TABLE I.  REDUCTION IN INTERNAL MEMORY REQUIREMENTS FOR THE 
PROPOSED ARCHITECTURE ON VIRTEX-6 XC6VLX240T  
S.No. Image Size Internal Memory 
Bits Required 
Reduction w.r.t 
methods [2, 4] 
1. 360 x 240 4080 32% 
2. 720 x 576 10368 33.3% 
3. 800 x 640 11520 33.3% 
4. 1280 x 720 13680 32.1% 
5. 1920 x 1080 20520 34.4% 
6. 2048 x 1536 29184 36.6% 
7. 3840 x 2160 43200 35.4% 
IV. CONCLUSIONS & FUTURE WORK 
This paper has presented a memory-efficient design 
strategy for a parallel embedded integral image computation 
engine that is capable of achieving nearly 35% memory 
reduction for common HD video (1920 x 1080). In future, we 
intend to design a low-power, high-throughput architecture for 
SURF detector utilizing the proposed integral image 
computation engine.   
REFERENCES 
[1] F. Crow, “Summed-area tables for texture mapping,” ACM SIGGRAPH 
Computer Graphics, vol. 18, no. 3, pp. 212, 1984. 

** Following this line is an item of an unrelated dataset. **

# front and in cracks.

[2] P. Viola, and M. Jones, “Rapid Object Detection using a Boosted 
Cascade of Simple Features,” Proc. IEEE Computer Society Conference 
on Computer Vision and Pattern Recognition vol. 1, pp. 511-518, 2001. 

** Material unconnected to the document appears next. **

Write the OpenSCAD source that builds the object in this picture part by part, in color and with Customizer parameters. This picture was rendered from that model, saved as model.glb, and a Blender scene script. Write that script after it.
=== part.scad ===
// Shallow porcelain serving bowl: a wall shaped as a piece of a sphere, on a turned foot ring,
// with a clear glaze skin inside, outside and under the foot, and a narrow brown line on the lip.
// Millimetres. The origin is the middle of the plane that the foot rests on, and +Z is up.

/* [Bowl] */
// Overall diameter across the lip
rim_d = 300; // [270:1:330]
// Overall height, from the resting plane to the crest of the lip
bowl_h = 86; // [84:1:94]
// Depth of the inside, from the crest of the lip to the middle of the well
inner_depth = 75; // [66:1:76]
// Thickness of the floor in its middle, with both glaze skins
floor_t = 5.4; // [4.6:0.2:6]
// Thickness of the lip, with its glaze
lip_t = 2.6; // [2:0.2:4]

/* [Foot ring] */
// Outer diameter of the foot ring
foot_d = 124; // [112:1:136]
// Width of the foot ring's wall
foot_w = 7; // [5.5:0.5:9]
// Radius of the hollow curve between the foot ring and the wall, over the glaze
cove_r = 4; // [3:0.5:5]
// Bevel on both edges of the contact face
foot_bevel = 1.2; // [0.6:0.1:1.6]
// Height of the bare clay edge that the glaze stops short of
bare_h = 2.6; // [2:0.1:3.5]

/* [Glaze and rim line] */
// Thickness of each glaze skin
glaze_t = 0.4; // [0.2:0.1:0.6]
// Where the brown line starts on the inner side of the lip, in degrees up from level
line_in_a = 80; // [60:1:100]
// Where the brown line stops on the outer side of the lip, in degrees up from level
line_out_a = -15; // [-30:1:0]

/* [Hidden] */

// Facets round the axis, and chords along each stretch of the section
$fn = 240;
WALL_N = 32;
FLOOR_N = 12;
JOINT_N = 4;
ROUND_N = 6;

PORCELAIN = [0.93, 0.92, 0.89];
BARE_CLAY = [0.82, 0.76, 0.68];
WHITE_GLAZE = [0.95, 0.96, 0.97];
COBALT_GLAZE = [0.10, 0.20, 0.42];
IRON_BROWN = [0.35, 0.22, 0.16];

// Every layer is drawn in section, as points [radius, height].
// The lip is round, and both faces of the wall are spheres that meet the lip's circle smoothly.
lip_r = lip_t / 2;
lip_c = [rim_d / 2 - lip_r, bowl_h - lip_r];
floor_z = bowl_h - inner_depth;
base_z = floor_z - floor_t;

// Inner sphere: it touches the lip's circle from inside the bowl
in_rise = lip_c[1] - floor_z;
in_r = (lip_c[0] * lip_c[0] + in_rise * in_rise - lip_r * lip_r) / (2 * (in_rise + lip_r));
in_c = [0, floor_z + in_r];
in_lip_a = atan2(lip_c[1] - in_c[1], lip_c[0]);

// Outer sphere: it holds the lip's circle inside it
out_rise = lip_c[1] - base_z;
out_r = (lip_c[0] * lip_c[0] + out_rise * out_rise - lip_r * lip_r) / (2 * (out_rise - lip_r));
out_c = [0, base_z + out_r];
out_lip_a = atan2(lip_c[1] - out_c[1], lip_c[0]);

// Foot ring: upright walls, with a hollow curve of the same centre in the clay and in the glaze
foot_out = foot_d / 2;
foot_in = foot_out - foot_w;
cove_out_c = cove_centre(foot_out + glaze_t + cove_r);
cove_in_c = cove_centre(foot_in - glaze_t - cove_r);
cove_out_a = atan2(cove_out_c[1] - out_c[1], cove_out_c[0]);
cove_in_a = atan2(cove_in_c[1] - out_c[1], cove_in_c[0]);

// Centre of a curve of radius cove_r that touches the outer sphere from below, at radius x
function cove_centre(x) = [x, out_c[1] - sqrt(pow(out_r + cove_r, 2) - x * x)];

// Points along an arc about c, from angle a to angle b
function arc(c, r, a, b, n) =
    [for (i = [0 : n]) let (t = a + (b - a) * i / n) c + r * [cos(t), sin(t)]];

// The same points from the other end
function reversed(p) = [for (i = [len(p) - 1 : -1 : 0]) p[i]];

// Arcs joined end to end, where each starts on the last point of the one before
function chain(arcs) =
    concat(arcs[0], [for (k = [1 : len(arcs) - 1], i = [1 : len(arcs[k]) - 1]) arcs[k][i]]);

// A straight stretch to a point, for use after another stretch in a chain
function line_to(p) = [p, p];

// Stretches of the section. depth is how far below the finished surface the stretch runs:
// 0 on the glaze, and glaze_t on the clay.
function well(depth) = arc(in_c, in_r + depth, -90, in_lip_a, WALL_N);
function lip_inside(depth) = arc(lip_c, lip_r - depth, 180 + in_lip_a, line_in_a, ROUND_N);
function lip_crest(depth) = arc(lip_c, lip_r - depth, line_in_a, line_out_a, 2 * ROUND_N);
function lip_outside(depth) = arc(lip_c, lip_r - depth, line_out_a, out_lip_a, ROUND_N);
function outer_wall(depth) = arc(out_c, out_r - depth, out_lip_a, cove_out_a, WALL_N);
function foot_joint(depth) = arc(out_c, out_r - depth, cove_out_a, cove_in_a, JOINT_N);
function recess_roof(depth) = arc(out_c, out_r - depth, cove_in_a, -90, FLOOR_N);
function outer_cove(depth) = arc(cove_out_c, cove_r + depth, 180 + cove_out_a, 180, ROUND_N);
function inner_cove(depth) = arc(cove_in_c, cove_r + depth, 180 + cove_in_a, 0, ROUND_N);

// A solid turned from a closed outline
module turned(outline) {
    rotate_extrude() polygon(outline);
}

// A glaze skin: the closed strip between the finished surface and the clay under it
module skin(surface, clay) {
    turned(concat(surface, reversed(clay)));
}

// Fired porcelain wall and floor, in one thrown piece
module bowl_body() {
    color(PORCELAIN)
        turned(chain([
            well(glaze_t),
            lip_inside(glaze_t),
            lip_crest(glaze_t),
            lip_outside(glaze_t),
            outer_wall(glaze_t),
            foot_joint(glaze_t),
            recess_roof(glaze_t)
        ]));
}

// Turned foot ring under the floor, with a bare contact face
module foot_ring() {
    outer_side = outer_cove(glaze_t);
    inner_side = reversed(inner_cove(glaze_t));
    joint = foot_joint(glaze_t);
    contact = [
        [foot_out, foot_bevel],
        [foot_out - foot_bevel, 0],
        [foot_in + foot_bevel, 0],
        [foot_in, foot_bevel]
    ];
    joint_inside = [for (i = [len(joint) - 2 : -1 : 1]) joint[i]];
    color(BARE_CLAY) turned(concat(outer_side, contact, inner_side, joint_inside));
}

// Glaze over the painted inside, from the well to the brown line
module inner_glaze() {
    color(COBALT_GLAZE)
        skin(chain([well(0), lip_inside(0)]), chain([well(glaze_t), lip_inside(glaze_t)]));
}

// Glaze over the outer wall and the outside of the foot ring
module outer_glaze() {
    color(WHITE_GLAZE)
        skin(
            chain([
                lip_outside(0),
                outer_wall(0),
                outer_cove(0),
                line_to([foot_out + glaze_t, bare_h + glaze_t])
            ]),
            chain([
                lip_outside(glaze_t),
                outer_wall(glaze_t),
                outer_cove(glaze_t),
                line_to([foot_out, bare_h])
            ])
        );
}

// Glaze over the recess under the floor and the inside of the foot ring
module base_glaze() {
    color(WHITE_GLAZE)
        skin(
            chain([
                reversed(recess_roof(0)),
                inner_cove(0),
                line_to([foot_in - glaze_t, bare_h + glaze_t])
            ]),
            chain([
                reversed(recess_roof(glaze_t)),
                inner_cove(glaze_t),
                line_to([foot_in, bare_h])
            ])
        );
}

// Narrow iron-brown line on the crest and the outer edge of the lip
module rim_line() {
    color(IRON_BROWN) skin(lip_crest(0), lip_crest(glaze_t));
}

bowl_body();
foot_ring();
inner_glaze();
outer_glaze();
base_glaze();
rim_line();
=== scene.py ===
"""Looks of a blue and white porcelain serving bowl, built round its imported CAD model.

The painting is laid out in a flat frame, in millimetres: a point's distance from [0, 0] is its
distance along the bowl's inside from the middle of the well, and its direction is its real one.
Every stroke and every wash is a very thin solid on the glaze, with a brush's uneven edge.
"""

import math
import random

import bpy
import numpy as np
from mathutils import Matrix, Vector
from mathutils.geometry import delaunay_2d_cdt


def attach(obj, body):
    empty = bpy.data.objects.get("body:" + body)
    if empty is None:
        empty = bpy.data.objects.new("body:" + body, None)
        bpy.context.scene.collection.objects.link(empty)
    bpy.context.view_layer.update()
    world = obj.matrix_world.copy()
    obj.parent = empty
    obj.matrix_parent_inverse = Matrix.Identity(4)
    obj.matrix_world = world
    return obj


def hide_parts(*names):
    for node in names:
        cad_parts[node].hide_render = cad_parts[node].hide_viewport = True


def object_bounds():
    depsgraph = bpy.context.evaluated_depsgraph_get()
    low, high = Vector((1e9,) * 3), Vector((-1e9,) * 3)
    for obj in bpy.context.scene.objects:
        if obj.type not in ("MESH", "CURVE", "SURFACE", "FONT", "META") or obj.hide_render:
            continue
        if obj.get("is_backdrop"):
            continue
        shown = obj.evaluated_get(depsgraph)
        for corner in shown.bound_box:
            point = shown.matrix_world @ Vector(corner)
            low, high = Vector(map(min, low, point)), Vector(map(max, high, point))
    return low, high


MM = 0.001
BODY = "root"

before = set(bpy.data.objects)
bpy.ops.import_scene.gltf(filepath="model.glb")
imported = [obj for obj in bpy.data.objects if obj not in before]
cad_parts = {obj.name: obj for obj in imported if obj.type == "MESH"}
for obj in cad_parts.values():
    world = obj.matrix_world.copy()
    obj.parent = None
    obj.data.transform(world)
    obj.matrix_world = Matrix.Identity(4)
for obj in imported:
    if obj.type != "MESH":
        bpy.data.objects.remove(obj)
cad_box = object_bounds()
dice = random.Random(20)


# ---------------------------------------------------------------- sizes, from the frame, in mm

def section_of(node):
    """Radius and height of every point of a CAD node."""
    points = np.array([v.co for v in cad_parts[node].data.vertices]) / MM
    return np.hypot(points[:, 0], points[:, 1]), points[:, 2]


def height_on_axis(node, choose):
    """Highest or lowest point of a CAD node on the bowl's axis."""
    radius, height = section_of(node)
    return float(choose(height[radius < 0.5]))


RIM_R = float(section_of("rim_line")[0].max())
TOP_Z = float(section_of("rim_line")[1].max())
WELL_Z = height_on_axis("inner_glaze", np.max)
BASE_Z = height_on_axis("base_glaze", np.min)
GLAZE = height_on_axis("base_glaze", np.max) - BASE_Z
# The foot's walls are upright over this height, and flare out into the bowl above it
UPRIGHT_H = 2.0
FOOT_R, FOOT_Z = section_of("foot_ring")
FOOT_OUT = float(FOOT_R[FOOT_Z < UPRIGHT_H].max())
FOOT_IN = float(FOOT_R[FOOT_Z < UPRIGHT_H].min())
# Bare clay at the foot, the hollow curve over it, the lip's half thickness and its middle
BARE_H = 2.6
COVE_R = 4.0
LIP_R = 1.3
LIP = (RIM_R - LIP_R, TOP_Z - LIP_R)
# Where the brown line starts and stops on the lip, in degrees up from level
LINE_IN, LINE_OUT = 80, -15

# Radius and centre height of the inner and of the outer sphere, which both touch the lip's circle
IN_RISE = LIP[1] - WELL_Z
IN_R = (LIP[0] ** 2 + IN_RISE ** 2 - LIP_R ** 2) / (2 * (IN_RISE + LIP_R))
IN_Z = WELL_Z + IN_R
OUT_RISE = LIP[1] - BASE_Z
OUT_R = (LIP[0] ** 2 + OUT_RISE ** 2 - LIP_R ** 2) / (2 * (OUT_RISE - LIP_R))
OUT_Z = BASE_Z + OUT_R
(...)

[3] H. Bay, A. Ess, T. Tuytelaars, and L. Van Gool, “Speeded-Up Robust 
Features (SURF),” Computer Vision and Image Understanding, vol. 
110, no. 3, pp. 346-359, 2008. 
[4] S. Ehsan, A. Clark, and K. McDonald-Maier, "Novel Hardware 
Algorithms for Row-Parallel Integral Image Calculation," 2009 Digital 
Image Computing: Techniques and Applications, pp. 61-65, Australia, 
2009.
 
 
Figure 3.  Block diagram of the proposed architecture. i(x,y) and ii(x,y) are the image pixel value and the integral image value at location (x,y) in the image. 
S(x,y) is the row sum at that particular location.